**Set problem**
Could every line of the data be printed exactly as it reads?

**Data block**
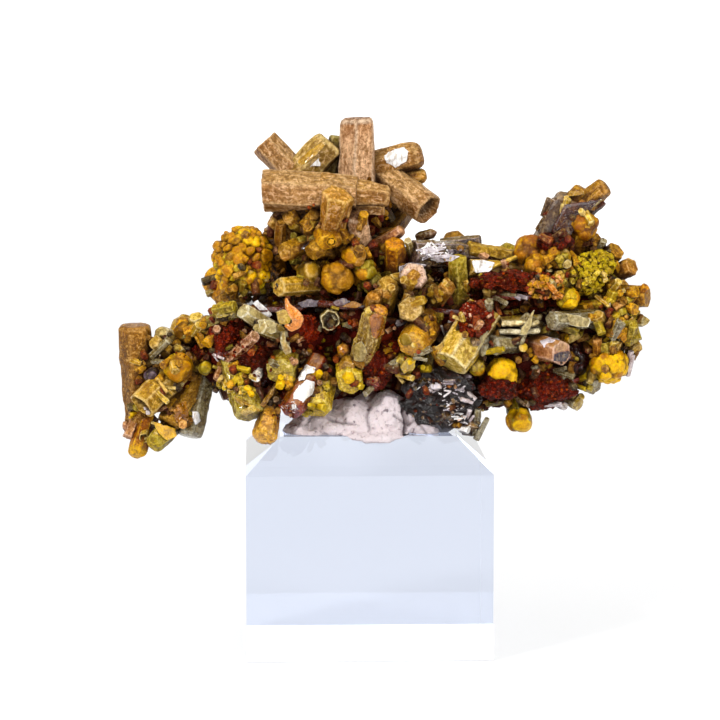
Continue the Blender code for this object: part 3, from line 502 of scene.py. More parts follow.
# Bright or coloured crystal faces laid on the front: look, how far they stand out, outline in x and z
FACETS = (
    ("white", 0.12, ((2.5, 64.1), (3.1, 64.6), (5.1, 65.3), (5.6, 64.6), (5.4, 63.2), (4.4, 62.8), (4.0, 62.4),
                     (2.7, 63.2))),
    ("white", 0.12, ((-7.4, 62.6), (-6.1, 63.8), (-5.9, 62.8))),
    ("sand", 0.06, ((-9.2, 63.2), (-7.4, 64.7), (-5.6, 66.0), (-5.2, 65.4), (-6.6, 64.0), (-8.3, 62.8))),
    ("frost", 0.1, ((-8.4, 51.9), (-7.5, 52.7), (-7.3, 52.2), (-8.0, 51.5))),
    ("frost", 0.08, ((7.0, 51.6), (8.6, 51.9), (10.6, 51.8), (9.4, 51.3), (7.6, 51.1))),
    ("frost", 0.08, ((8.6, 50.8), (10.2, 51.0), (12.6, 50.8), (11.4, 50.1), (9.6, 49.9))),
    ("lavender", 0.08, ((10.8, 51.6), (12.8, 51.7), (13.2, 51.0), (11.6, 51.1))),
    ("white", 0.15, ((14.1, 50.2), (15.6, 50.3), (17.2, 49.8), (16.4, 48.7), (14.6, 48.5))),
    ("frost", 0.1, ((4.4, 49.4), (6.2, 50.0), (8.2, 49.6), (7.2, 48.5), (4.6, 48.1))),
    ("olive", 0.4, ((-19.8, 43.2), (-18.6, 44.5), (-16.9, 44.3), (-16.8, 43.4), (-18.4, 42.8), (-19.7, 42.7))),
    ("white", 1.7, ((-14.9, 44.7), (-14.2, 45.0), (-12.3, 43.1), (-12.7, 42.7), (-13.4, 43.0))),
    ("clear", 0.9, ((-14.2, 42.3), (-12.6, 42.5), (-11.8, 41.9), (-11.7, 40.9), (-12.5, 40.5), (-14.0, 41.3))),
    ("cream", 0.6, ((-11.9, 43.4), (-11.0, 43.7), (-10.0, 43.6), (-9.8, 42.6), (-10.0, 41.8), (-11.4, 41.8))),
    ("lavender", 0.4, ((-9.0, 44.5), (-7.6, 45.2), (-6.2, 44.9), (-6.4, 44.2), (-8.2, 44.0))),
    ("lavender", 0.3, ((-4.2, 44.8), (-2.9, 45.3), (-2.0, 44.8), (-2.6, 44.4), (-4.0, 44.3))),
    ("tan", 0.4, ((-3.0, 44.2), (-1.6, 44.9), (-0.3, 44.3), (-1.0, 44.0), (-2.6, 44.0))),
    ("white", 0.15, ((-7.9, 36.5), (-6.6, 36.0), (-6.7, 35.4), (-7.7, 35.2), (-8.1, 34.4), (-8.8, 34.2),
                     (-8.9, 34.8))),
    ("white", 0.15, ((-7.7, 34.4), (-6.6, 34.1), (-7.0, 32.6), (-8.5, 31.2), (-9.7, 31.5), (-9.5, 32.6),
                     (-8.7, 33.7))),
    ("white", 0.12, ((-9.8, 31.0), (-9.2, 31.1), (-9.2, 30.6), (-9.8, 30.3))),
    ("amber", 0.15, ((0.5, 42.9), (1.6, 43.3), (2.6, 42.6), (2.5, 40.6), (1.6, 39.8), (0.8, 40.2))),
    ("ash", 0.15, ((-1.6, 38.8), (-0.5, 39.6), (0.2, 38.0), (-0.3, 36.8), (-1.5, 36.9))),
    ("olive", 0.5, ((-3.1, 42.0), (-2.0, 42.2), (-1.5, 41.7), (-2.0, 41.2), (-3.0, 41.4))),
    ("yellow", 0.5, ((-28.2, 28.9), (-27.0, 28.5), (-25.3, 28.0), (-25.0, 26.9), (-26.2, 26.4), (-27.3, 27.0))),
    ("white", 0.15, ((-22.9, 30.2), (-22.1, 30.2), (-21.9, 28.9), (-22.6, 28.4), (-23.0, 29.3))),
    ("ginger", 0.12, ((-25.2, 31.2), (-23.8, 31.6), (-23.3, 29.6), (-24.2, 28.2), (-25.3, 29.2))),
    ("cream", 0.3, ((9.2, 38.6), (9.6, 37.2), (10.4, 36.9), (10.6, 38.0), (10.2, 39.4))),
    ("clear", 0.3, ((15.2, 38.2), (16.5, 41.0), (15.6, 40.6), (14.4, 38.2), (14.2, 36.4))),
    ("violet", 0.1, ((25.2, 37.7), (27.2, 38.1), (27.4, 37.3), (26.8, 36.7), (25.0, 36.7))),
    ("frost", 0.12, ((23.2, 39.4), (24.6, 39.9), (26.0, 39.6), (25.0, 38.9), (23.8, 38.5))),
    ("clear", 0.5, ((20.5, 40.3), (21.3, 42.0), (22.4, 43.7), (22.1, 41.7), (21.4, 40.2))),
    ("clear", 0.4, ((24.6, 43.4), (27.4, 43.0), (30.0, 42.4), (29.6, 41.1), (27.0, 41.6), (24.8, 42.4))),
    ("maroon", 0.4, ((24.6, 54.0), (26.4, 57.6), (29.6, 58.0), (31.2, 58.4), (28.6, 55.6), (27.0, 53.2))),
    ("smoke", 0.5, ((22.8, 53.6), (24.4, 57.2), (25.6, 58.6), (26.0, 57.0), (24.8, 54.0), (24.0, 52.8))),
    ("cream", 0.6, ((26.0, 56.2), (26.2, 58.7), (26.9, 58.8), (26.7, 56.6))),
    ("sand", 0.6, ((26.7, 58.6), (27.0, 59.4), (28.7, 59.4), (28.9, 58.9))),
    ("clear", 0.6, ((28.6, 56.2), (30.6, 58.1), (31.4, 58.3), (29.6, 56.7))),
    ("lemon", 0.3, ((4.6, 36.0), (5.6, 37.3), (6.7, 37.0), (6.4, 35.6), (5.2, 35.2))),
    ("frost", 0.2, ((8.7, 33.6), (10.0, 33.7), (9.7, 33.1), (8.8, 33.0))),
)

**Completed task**
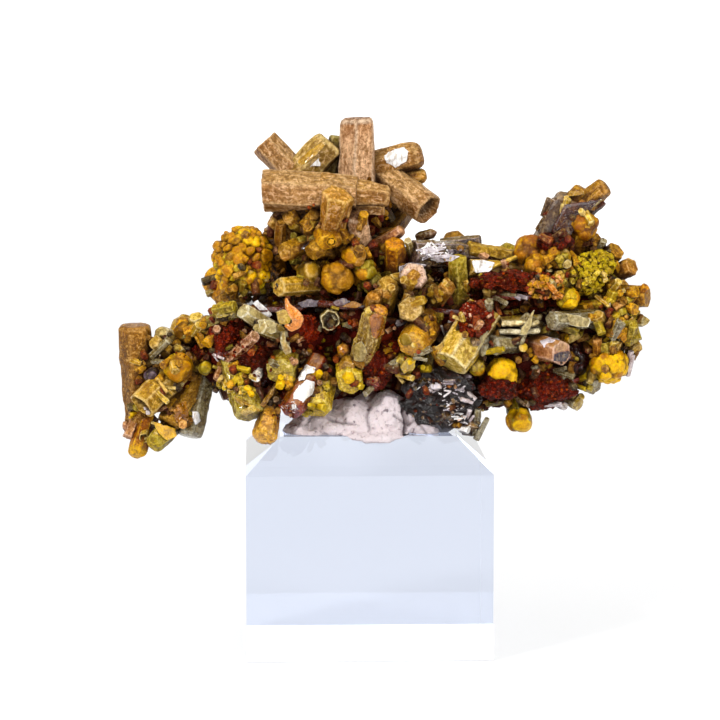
Continue the Blender code for this object: part 3, from line 502 of scene.py. More parts follow.
# Bright or coloured crystal faces laid on the front: look, how far they stand out, outline in x and z
FACETS = (
    ("white", 0.12, ((2.5, 64.1), (3.1, 64.6), (5.1, 65.3), (5.6, 64.6), (5.4, 63.2), (4.4, 62.8), (4.0, 62.4),
                     (2.7, 63.2))),
    ("white", 0.12, ((-7.4, 62.6), (-6.1, 63.8), (-5.9, 62.8))),
    ("sand", 0.06, ((-9.2, 63.2), (-7.4, 64.7), (-5.6, 66.0), (-5.2, 65.4), (-6.6, 64.0), (-8.3, 62.8))),
    ("frost", 0.1, ((-8.4, 51.9), (-7.5, 52.7), (-7.3, 52.2), (-8.0, 51.5))),
    ("frost", 0.08, ((7.0, 51.6), (8.6, 51.9), (10.6, 51.8), (9.4, 51.3), (7.6, 51.1))),
    ("frost", 0.08, ((8.6, 50.8), (10.2, 51.0), (12.6, 50.8), (11.4, 50.1), (9.6, 49.9))),
    ("lavender", 0.08, ((10.8, 51.6), (12.8, 51.7), (13.2, 51.0), (11.6, 51.1))),
    ("white", 0.15, ((14.1, 50.2), (15.6, 50.3), (17.2, 49.8), (16.4, 48.7), (14.6, 48.5))),
    ("frost", 0.1, ((4.4, 49.4), (6.2, 50.0), (8.2, 49.6), (7.2, 48.5), (4.6, 48.1))),
    ("olive", 0.4, ((-19.8, 43.2), (-18.6, 44.5), (-16.9, 44.3), (-16.8, 43.4), (-18.4, 42.8), (-19.7, 42.7))),
    ("white", 1.7, ((-14.9, 44.7), (-14.2, 45.0), (-12.3, 43.1), (-12.7, 42.7), (-13.4, 43.0))),
    ("clear", 0.9, ((-14.2, 42.3), (-12.6, 42.5), (-11.8, 41.9), (-11.7, 40.9), (-12.5, 40.5), (-14.0, 41.3))),
    ("cream", 0.6, ((-11.9, 43.4), (-11.0, 43.7), (-10.0, 43.6), (-9.8, 42.6), (-10.0, 41.8), (-11.4, 41.8))),
    ("lavender", 0.4, ((-9.0, 44.5), (-7.6, 45.2), (-6.2, 44.9), (-6.4, 44.2), (-8.2, 44.0))),
    ("lavender", 0.3, ((-4.2, 44.8), (-2.9, 45.3), (-2.0, 44.8), (-2.6, 44.4), (-4.0, 44.3))),
    ("tan", 0.4, ((-3.0, 44.2), (-1.6, 44.9), (-0.3, 44.3), (-1.0, 44.0), (-2.6, 44.0))),
    ("white", 0.15, ((-7.9, 36.5), (-6.6, 36.0), (-6.7, 35.4), (-7.7, 35.2), (-8.1, 34.4), (-8.8, 34.2),
                     (-8.9, 34.8))),
    ("white", 0.15, ((-7.7, 34.4), (-6.6, 34.1), (-7.0, 32.6), (-8.5, 31.2), (-9.7, 31.5), (-9.5, 32.6),
                     (-8.7, 33.7))),
    ("white", 0.12, ((-9.8, 31.0), (-9.2, 31.1), (-9.2, 30.6), (-9.8, 30.3))),
    ("amber", 0.15, ((0.5, 42.9), (1.6, 43.3), (2.6, 42.6), (2.5, 40.6), (1.6, 39.8), (0.8, 40.2))),
    ("ash", 0.15, ((-1.6, 38.8), (-0.5, 39.6), (0.2, 38.0), (-0.3, 36.8), (-1.5, 36.9))),
    ("olive", 0.5, ((-3.1, 42.0), (-2.0, 42.2), (-1.5, 41.7), (-2.0, 41.2), (-3.0, 41.4))),
    ("yellow", 0.5, ((-28.2, 28.9), (-27.0, 28.5), (-25.3, 28.0), (-25.0, 26.9), (-26.2, 26.4), (-27.3, 27.0))),
    ("white", 0.15, ((-22.9, 30.2), (-22.1, 30.2), (-21.9, 28.9), (-22.6, 28.4), (-23.0, 29.3))),
    ("ginger", 0.12, ((-25.2, 31.2), (-23.8, 31.6), (-23.3, 29.6), (-24.2, 28.2), (-25.3, 29.2))),
    ("cream", 0.3, ((9.2, 38.6), (9.6, 37.2), (10.4, 36.9), (10.6, 38.0), (10.2, 39.4))),
    ("clear", 0.3, ((15.2, 38.2), (16.5, 41.0), (15.6, 40.6), (14.4, 38.2), (14.2, 36.4))),
    ("violet", 0.1, ((25.2, 37.7), (27.2, 38.1), (27.4, 37.3), (26.8, 36.7), (25.0, 36.7))),
    ("frost", 0.12, ((23.2, 39.4), (24.6, 39.9), (26.0, 39.6), (25.0, 38.9), (23.8, 38.5))),
    ("clear", 0.5, ((20.5, 40.3), (21.3, 42.0), (22.4, 43.7), (22.1, 41.7), (21.4, 40.2))),
    ("clear", 0.4, ((24.6, 43.4), (27.4, 43.0), (30.0, 42.4), (29.6, 41.1), (27.0, 41.6), (24.8, 42.4))),
    ("maroon", 0.4, ((24.6, 54.0), (26.4, 57.6), (29.6, 58.0), (31.2, 58.4), (28.6, 55.6), (27.0, 53.2))),
    ("smoke", 0.5, ((22.8, 53.6), (24.4, 57.2), (25.6, 58.6), (26.0, 57.0), (24.8, 54.0), (24.0, 52.8))),
    ("cream", 0.6, ((26.0, 56.2), (26.2, 58.7), (26.9, 58.8), (26.7, 56.6))),
    ("sand", 0.6, ((26.7, 58.6), (27.0, 59.4), (28.7, 59.4), (28.9, 58.9))),
    ("clear", 0.6, ((28.6, 56.2), (30.6, 58.1), (31.4, 58.3), (29.6, 56.7))),
    ("lemon", 0.3, ((4.6, 36.0), (5.6, 37.3), (6.7, 37.0), (6.4, 35.6), (5.2, 35.2))),
    ("frost", 0.2, ((8.7, 33.6), (10.0, 33.7), (9.7, 33.1), (8.8, 33.0))),
)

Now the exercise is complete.